The bread. Not just any bread will fit the bill. The perfect bahn mi baguette has to have a certain degree of yielding softness, not like the straight up French kind that makes your teeth work hard and scrapes the roof of your mouth a little, while not a cheap roll that will fall apart either. Since it is usually a take-out item, you may be standing in front of a jewelry store/bakery eating on the street and this thing needs to be compact and sturdy but still of fresh baked quality. My sandwich was lovingly warm, which is best, but for full disclosure I only devoured one half straight away, elbowing through Chinatown, and ate the other refrigerator-cold later. Still super.

The carrot/daikon pickle mix. That punk smell of daikon is mandatory for an authentic bahn mi experience with plenty of crisp vinegar to play with the sweetness that tinges the filling which, on the Number One, is exceptional pork. The caramelized pork, in addition to great texture, adds the fat flavor needed to stand up to the other ingredients which pile on fresh, spicy, salty, pungent and bitter all at once.

There should be a good balance between all of these, not an over abundance of one or the other. It does not sound difficult, but after eating (and making) endless bahn mi I know that, like pizza, even mediocre is still good. All of the ingredients will most likely taste great together: bread, meat, pickle, cucumber, jalapeno, cilantro, mayo (and the sneaky slice of cold cut), but to hit on all of the points just right and to make that ultimately perfect combo is something very special and rare.

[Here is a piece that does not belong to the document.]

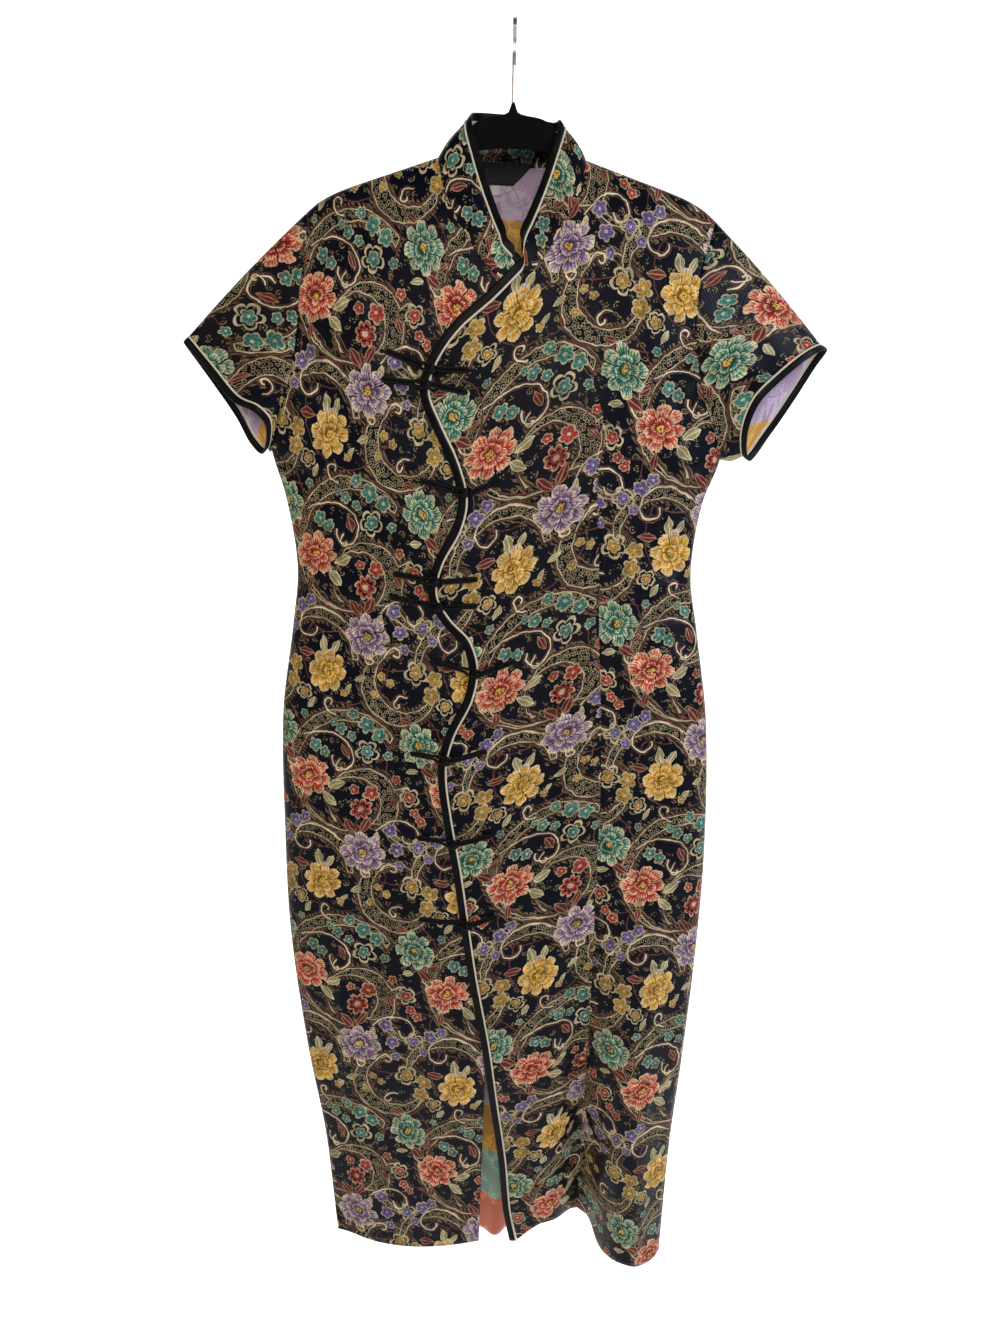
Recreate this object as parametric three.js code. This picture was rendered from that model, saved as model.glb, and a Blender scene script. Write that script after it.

I see that I have stumbled upon a deservedly iconic place. The vegetarian summer rolls I took for later also sort of blew my mind. Not expecting much from the pale presence of cellophane noodles wrapped in rice paper with tofu, they showed off with the huge flavors of a great marinade, tons of fresh herbs and two killer dipping sauces, one salty, sweet and gingery, the other a red-hot chili sauce. Fantastic. And on the money. Your cross streets will never leave my heart.